People Are Silently Dying for Big Money

Judie Brown
January 17, 2012
Reproduced with Permission

The politically approved scientific use of human embryonic stem cells (hESC) for research and experimentation has plagued our quest for recognition of intrinsic human rights ever since the first such experiment became public in 1993. In 1998, a University of Wisconsin press release touted a discovery by UW researcher James Thomson and stated, "The dream of one day being able to grow in the laboratory an unlimited amount of human tissues for transplantation is one step closer to reality."
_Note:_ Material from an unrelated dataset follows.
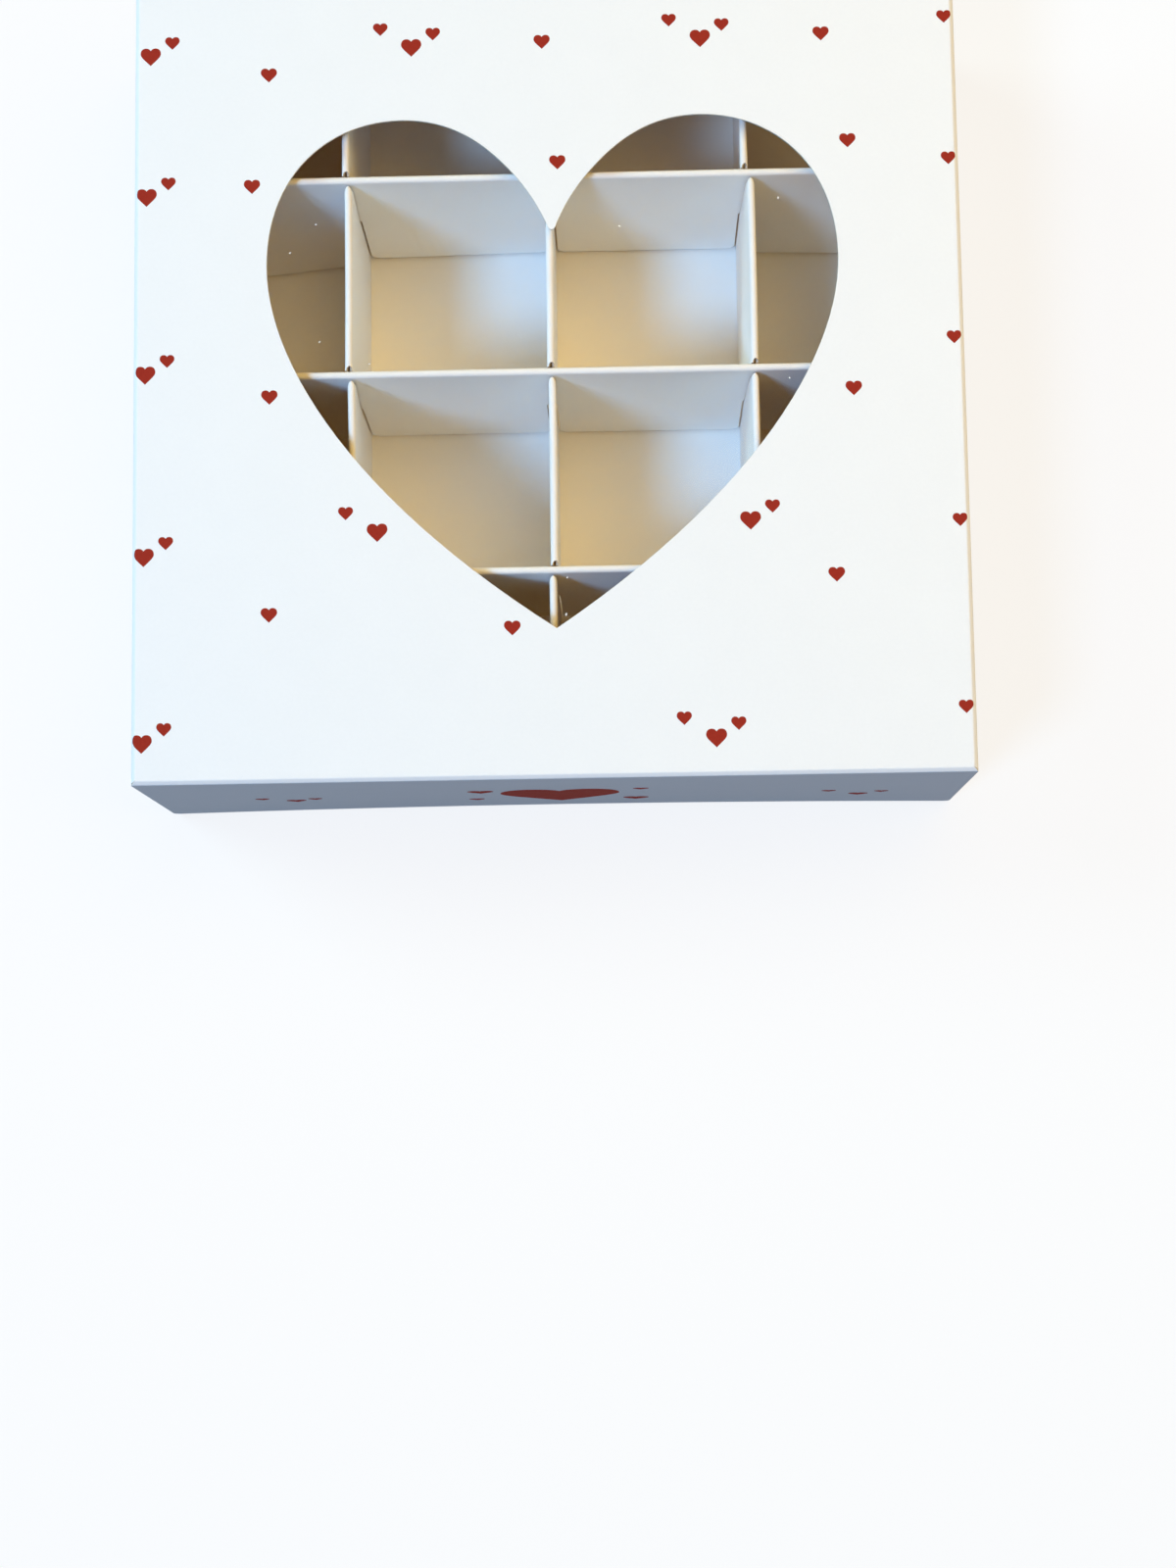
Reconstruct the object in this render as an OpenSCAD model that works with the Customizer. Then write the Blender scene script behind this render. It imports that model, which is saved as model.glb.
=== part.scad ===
// A square card box for loose sweets: a full depth lid with a heart window, a tray, and a
// slotted grid of folded card strips that makes sixteen cells.

/* [Box] */
// Width of the closed box, left to right
box_w = 170; // [150:1:200]
// Depth of the closed box, front to back
box_d = 170; // [150:1:200]
// Height of the closed box
box_h = 51.5; // [40:0.5:70]

/* [Board] */
// Thickness of the board that the lid and the tray are folded from
board_t = 0.5; // [0.35:0.05:0.7]
// Outer radius of a creased and folded edge
fold_r = 1; // [0.8:0.1:1.4]
// Length of a corner glue tab, measured from the corner
tab_len = 18; // [12:1:24]
// How far a glue tab stops short of the crease of the panel
tab_short = 1.5; // [1:0.1:3]
// How far the sloping ends of a glue tab come in
tab_slant = 4; // [2:0.5:6]
// Play between the tray and the lid that slides over it
slide_gap = 0.3; // [0.2:0.05:0.6]
// Play between the walls of the tray and the inside of the closed lid
seat_play = 0.05; // [0.05:0.05:0.3]
// Height of the free edge of the lid above the table
lid_clear = 0.5; // [0.3:0.1:2]

/* [Window] */
// Width of the heart cut out of the lid
heart_w = 117.5; // [90:0.5:125]
// Height of the heart, from its point to the top of its lobes
heart_h = 107.7; // [80:0.1:120]
// How far the heart lies to the right of the middle of the lid
heart_right = 0.9; // [0:0.1:3]
// How far the heart lies in front of the middle of the lid
heart_forward = 0.6; // [0:0.1:3]
// Thickness of the clear film
film_t = 0.2; // [0.1:0.05:0.4]
// How far the film is glued past the heart, all round
film_lap = 9; // [6:0.5:12]
// Corner radius of the film
film_corner_r = 4; // [2:0.5:8]

/* [Dividers] */
// Thickness over both plies of a folded strip
strip_t = 1.5; // [1.3:0.1:2.2]
// Thickness of one ply of a strip
ply_t = 0.45; // [0.35:0.05:0.5]
// Space between the tops of the strips and the lid
head_room = 3.3; // [2:0.1:8]
// Play at each side of a strip in its slot
slot_play = 0.25; // [0.15:0.05:0.5]
// Play between the end of a strip and the crease of the tray
end_play = 0.1; // [0.05:0.05:0.4]
// Radius that opens the mouth of a slot and rounds the ends of a strip
mouth_r = 2; // [1:0.1:3]

/* [Hidden] */
$fn = 64;

board_colour = [0.93, 0.93, 0.92];
strip_colour = [0.86, 0.85, 0.83];
film_colour = [0.8, 0.9, 1, 0.3];

// How far a cut runs past the faces that it opens
overrun = board_t;

// Depth of the seam at a corner, as a share of the thickness of the board
seam_depth_share = 0.8;

// Inner radius of a folded edge
fold_inner_r = fold_r - board_t;

// The tray fits inside the lid, and inside the glue tabs of its front and back walls
tray_w = box_w - 2 * (board_t + slide_gap);
tray_d = box_d - 2 * (2 * board_t + slide_gap);
lid_depth = box_h - lid_clear;

// The side walls of the tray end where they meet the inside of the lid's crease
crease_reach = max(0, fold_inner_r - slide_gap);
crease_drop = fold_inner_r - sqrt(pow(fold_inner_r, 2) - pow(crease_reach, 2));
tray_h = box_h - board_t - crease_drop - seat_play;

// Inner size of the tray, and the pitch of the cells along each side
cells = 4;
inner_w = tray_w - 2 * board_t;
inner_d = tray_d - 2 * board_t;
pitch_w = inner_w / cells;
pitch_d = inner_d / cells;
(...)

This UW announcement did not admit the fact that embryonic children would have to die in order for such dreams to become reality. Science now admits that hESC research suffers from still-unresolved serious genetic errors and other scientific problems (see endnotes #13-17 on that site), that not one patient has been cured of anything, and that the major clinical trial by Geron was recently abruptly halted mid-course.

The underlying practice that led to Thomson's work is in vitro fertilization (IVF). IVF clinics and research laboratories eventually had to confront the question of what to do with unused, unwanted embryonic children. Among the answers was the "donation" of unused human embryos to research with the caveat that the woman give "informed consent" after being deceptively advised that what she was donating was just a "pre-embryo," - just a "ball of cells" or "tissues."

At no point did any clinician or researcher committed to the destructive work ever admit that, in fact, his/her research material consisted of human beings who had been killed for the purpose of his research or therapies. The false promises emanating from the biotech industry that propelled the research purportedly for "infertility treatments" and "curing vulnerable patients of diseases" have always been about money, not the relief of human suffering.

Just last week the Obama administration announced even more taxpayer dollars for the ghoulish practice. During the same week, the science journal Nature published an interesting analysis of stem cell companies and the dubious quest of one such company in particular - ACT (Advanced Cell Technology). The web of intrigue that holds these companies together is certainly fascinating and exposes the variance between reality and what the public is being told.

For example ACT's chairman, Gary Rabin, an investment banker who has been on ACT's board since 2007, has uttered nothing but optimism as the company moves forward with its research using human embryonic stem cells transformed into retinal pigmented epithelial (RPE) cells with the hope of someday treating macular degeneration.

Rabin reports that the first clinical trials began in July 2011 at the University of California's Jules Stein Eye Institute (JSEI), and are being conducted by Dr. Steven Schwartz of JSEI and overseen by ACT's chief scientific officer Dr. Robert Lanza. "Each patient has received an injection of 50,000 hESC-derived RPE cells in one eye. Both trials will involve twelve patients, and are designed to evaluate the safety and tolerability of the injected RPE cells. Based on the results of the first patient in each study, we are authorized by the Data and Safety Monitoring Board (DSMB) to move forward with the next two patients in the studies, each of whom will also be treated with 50,000 RPE cells."

Rabin's celebratory comments and the facts pertinent to these trials never get around to pointing out that, in order for such trials to be conducted, embryonic human beings must be killed. There is no other way for such trials to move ahead. Nor is it usually pointed out that clinical trials run by these researchers can decide to shut down a trial in the middle of it, leaving the patients enrolled in that trial basically abandoned after receiving hESC injections.

This is why it is only fair to say that there is nothing truly ethical about any of this work. In natural law ethics, the "good" must fall back to each and every member of the human society - not just to some (see endnote #22 on this site).

Speaking of ethics, one of ACT's bioethicists is ex-Catholic nun Carol Tauer whose views have been at odds with Catholic teaching for some years. For example, Tauer recently promoted reproductive cloning and other practices which are in direct conflict with the Church.

Further, as Nature reports, Ronald Green, who is another of ACT's bioethics advisers and a professor of religion and ethics at Dartmouth College in Hanover, New Hampshire, has a history of endorsing not only hESCR but fetal tissue transplantation as well.

The underlying problem with such research, whether taxpayer funded or otherwise, is that human beings, both preborn and born, are dying and nobody in a position of authority within the political or business community is pointing out this fact. Human beings have become mere commodities and nothing more.

Can such cruel deception continue unabated?

Who will speak out in defense of innocent human persons?